Si rien n’est nouveau en soi dans ce que l’on peut observer actuellement dans quantité de domaines, force est de constater qu’un récit simpliste et polarisant, basé sur des slogans et des raccourcis fait de plus en plus recette partout et que le recul de la démocratie telle que nous la souhaitons est réel et, de notre point de vue, particulièrement interpellant. Nous faisons face à une montée de discours, positionnements et politiques identitaires, dans lesquels les opinions de certains sont érigées en identité déterminante, au lieu de rester une composante d’un tout plus complexe. Même lorsqu’il s’agit de défendre des causes nobles, c’est une dérive dangereuse pour nos démocraties.
N’est-il pas primordial de se comprendre soi-même pour mieux comprendre l’autre, et inversement ? De savoir être indulgent ? Nous avons tendance à percevoir les choses en fonction de qui nous sommes et de notre expérience personnelle. Face à des situations ambigües, complexes, nouvelles, notre tendance naturelle est une lecture qui nous ramène à appréhender ces situations tel que l’on est, avec ce que l’on connaît, avec nos routines et nos habitudes. C’est pareil dans la plupart de nos relations sociales qu’elles soient professionnelles, amicales, dans le couple ou en politique. Devant des situations plus habituelles, moins exceptionnelles ou plus ancrées dans nos quotidiens, nous avons une tendance bien plus aisée au consensus ou à des comportements similaires, moins potentiellement conflictuels.

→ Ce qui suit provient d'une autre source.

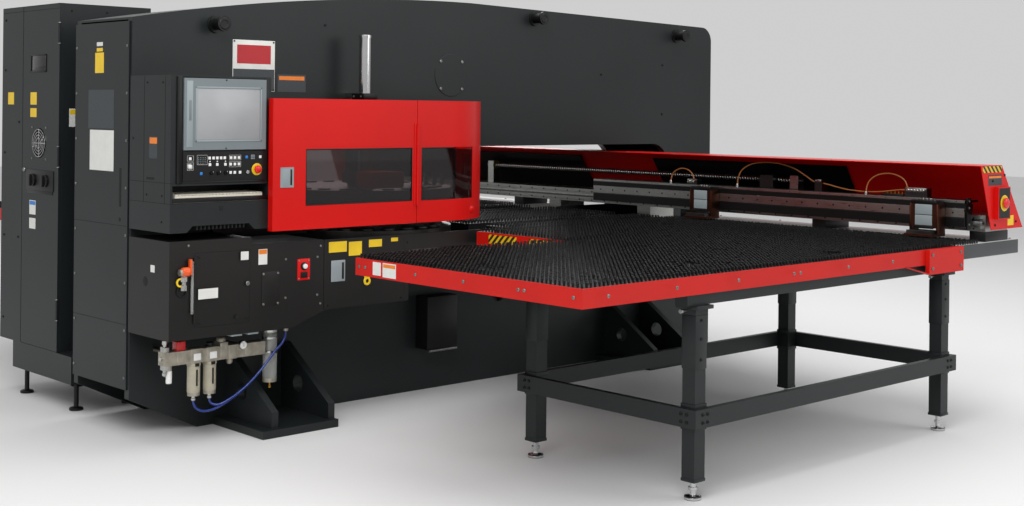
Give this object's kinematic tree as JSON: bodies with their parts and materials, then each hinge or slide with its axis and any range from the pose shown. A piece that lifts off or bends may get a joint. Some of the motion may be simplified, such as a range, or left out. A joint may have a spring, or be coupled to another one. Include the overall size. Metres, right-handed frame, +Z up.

Et si le débat d’idées, les désaccords acceptables, le dissensus, la capacité à douter de soi, l’envie et la pratique de partir de ce qui nous rassemble plutôt que de ce qui nous sépare étaient (à nouveau ?) le point de départ de notre vision d’une société plus juste et égalitaire ?

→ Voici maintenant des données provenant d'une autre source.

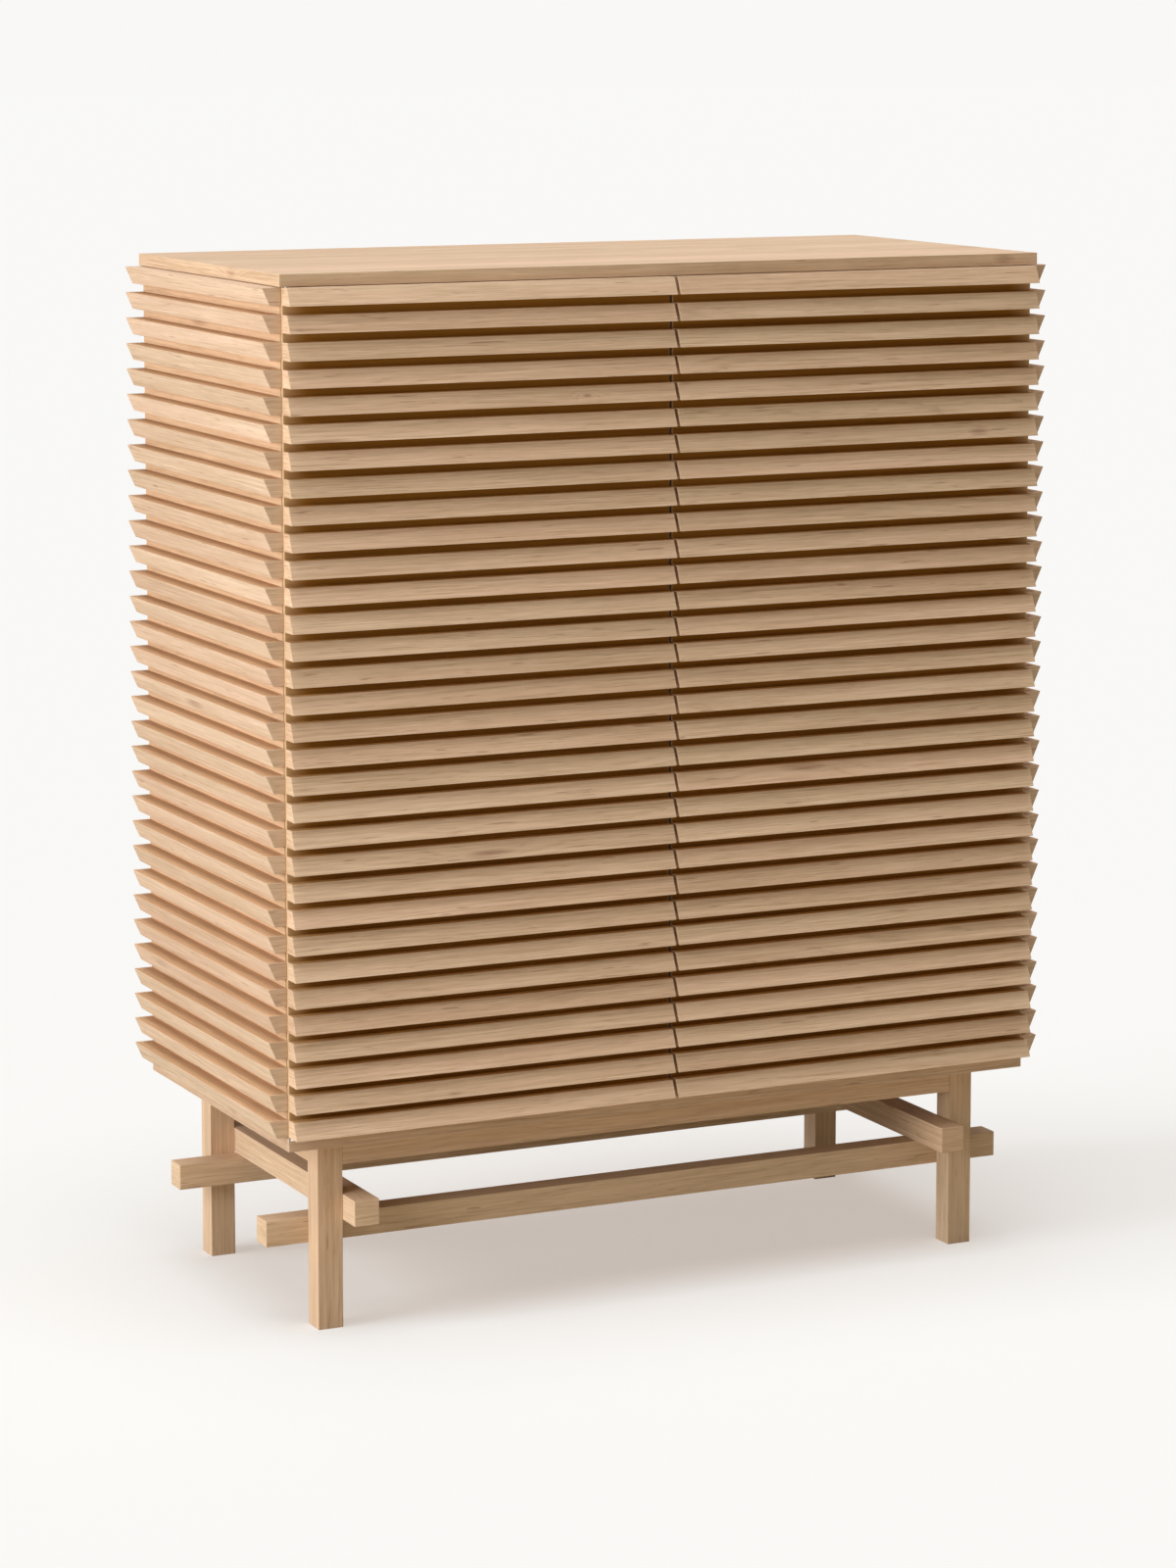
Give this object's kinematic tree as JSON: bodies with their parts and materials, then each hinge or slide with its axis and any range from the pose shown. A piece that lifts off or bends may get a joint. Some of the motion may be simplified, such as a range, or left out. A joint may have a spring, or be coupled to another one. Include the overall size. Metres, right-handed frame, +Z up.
{
  "type": "highboard",
  "caption": "Oak highboard with two slatted doors and slatted sides, adjustable shelves inside, on a frame of crossed square bars.",
  "frame": {"origin": "on the floor, in the middle of the object's outline seen from above", "axes": "+Z up, -Y out of the doors, +X to the right of someone facing the doors"},
  "size_m": [0.995, 0.46, 1.2016],
  "materials": {
    "oak_slat": "light natural oak, matt oiled",
    "oak_panel": "light natural oak, matt oiled",
    "oak_frame": "light natural oak, matt oiled",
    "steel": "zinc plated, satin",
    "plastic": "brown, matt"
  },
  "bodies": {
    "case": {"back_panel": "oak_panel", "bottom_panel": "oak_panel", "centre_partition": "oak_panel", "front_apron": "oak_frame", "front_left_leg": "oak_frame", "front_long_beam": "oak_frame", "front_right_leg": "oak_frame", "left_apron": "oak_frame", "left_lower_case_leaf": "steel", "left_lower_hinge_pin": "steel", "left_magnetic_catch": "plastic", "left_shelf_1": "oak_panel", "left_shelf_1_pin_inner_front": "steel", "left_shelf_1_pin_inner_rear": "steel", "left_shelf_1_pin_outer_front": "steel", "left_shelf_1_pin_outer_rear": "steel", "left_shelf_2": "oak_panel", "left_shelf_2_pin_inner_front": "steel", "left_shelf_2_pin_inner_rear": "steel", "left_shelf_2_pin_outer_front": "steel", "left_shelf_2_pin_outer_rear": "steel", "left_side_beam": "oak_frame", "left_side_panel": "oak_panel", "left_side_slat_board": "oak_slat", "left_upper_case_leaf": "steel", "left_upper_hinge_pin": "steel", "rear_apron": "oak_frame", "rear_left_leg": "oak_frame", "rear_long_beam": "oak_frame", "rear_right_leg": "oak_frame", "right_apron": "oak_frame", "right_lower_case_leaf": "steel", "right_lower_hinge_pin": "steel", "right_magnetic_catch": "plastic", "right_shelf_1": "oak_panel", "right_shelf_1_pin_inner_front": "steel", "right_shelf_1_pin_inner_rear": "steel", "right_shelf_1_pin_outer_front": "steel", "right_shelf_1_pin_outer_rear": "steel", "right_shelf_2": "oak_panel", "right_shelf_2_pin_inner_front": "steel", "right_shelf_2_pin_inner_rear": "steel", "right_shelf_2_pin_outer_front": "steel", "right_shelf_2_pin_outer_rear": "steel", "right_side_beam": "oak_frame", "right_side_panel": "oak_panel", "right_side_slat_board": "oak_slat", "right_upper_case_leaf": "steel", "right_upper_hinge_pin": "steel", "top_panel": "oak_panel"},
    "left_door": {"left_door_panel": "oak_panel", "left_door_slat_board": "oak_slat", "left_upper_door_leaf": "steel", "left_lower_door_leaf": "steel", "left_strike_plate": "steel"},
    "right_door": {"right_door_panel": "oak_panel", "right_door_slat_board": "oak_slat", "right_upper_door_leaf": "steel", "right_lower_door_leaf": "steel", "right_strike_plate": "steel"}
  },
  "joints": [
    {"name": "left_door_hinge", "type": "hinge", "parent": "case", "child": "left_door", "pos_m": [-0.471, -0.2098, 0.7118], "axis": [0, 0, -1], "range_deg": [0, 90]},
    {"name": "right_door_hinge", "type": "hinge", "parent": "case", "child": "right_door", "pos_m": [0.471, -0.2098, 0.7118], "axis": [0, 0, 1], "range_deg": [0, 90]}
  ]
}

(…) C’est dans le dialogue et la pluralité des discours que l’on peut établir un socle commun.
C’est dans le dialogue et la pluralité des discours que l’on peut établir un socle commun, qui nous permette d’avancer ensemble et de faire société. L’idée n’est évidemment pas de tomber dans un piège de fausse équivalence, de nourrir une idée tout aussi dangereuse que toute opinion où tout se vaut. La nuance est plus que jamais essentielle. Pour cela, l’éducation à l’esprit critique, à une pensée rationnelle mais qui ne se dédouane pas de l’émotionnel, au contraire, qui le comprend et l’intègre à la réflexion est une des voies à emprunter. C’est ce que nous défendons et nous efforçons de proposer depuis de nombreuses années. Ce n’est pas dans une tentative vaine d’objectivité absolue, par essence leurre, mais bien dans notre acceptation et notre compréhension de nos subjectivités mutuelles que résident toute la richesse et la force de la diversité.
Faire société ce n’est pas être « tous d’accord » sur tout. Ce serait une position extrêmement dangereuse, qui est par ailleurs celle que font miroiter les totalitarismes de tous bord. Ce qui est crucial, c’est de s’accorder sur des fondamentaux, pour ensuite composer avec les dissensus, les différences, sans tomber dans cette essentialisation de plus en plus présente dans les échanges. Pour ce faire, favoriser le travail interdisciplinaire, entendre les avis éclairés, les opinions contradictoires, partager les expériences est primordial.
Arriver à des désaccords sains, définir des fondamentaux qui ne soient pas essentialisants, qui ne rendent pas le dialogue et la cohabitation impossibles, c’est là tout le propos de l’exposition, au départ d’expériences ludiques, sans posture sentencieuse ou moralisatrice, et encore moins en disant aux uns et aux autres comment penser.